I have no doubt some gifted scientists had faith in and relied on God, but to say their professional success was a result of their faith cannot be established as certain, or even highly probable, knowledge.
Of what benefit is their testimony to secular science? Many simply won't accept them.
It is not a matter of not accepting their testimony. It is that there is no means of verifying a causal nexus between their faith and their success. That is why their testimony is testimony and not data. And why we may choose to believe or disbelieve it. If it were data, it could not be ignored.
How one regards your "variable" is of course a very interesting problem. It causes huge fights in churches, since if you put forth some kind of equation or hypothesis and you don't get the blessing, someone has to get blamed apparently, whether it is God or the person praying with no results. Again, we come to a moral problem that is like the tail wagging the dog. But, once again, the reality of a God of infinite love remains and no amount of worry about who gets blamed if He doesn't do a trick will suffice to remove infinite love and infinite power as something potential or available or hidden or whatever. No equation can contain it.
Exactly, so why do you object to science not including it?

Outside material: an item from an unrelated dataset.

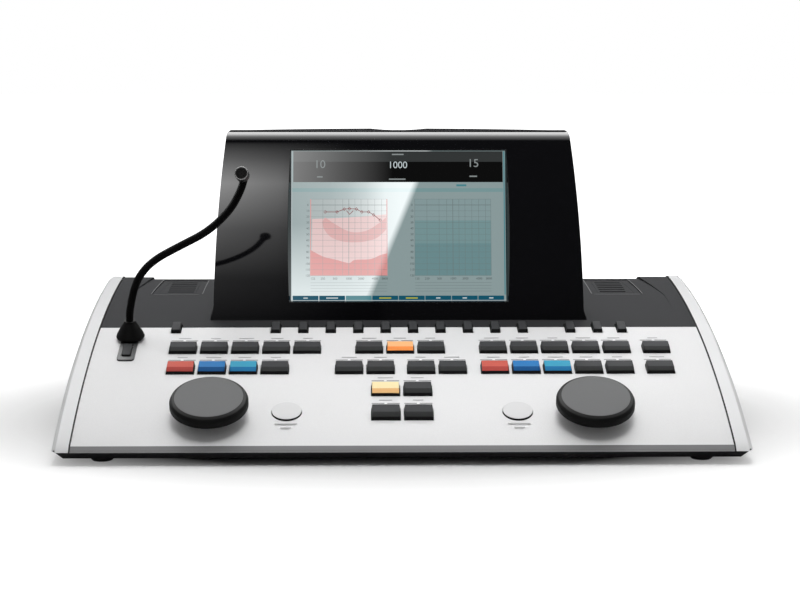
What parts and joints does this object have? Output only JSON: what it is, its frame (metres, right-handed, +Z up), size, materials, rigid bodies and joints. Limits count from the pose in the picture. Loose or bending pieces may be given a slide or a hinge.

Science can only deal with what can be contained in an equation. That is the nature of the beast.
Personally, I think the problem that science has with God is often a problem of bad scientists.
Personally, I don't think it is science that has the problem with God.
Science wants to determine what is real or what is possible.
Within its field, yes. But that field is a slice of reality, not all of it. And even then, science looks at what is regular, patterned and predictable, not potential invasions from other aspects of reality.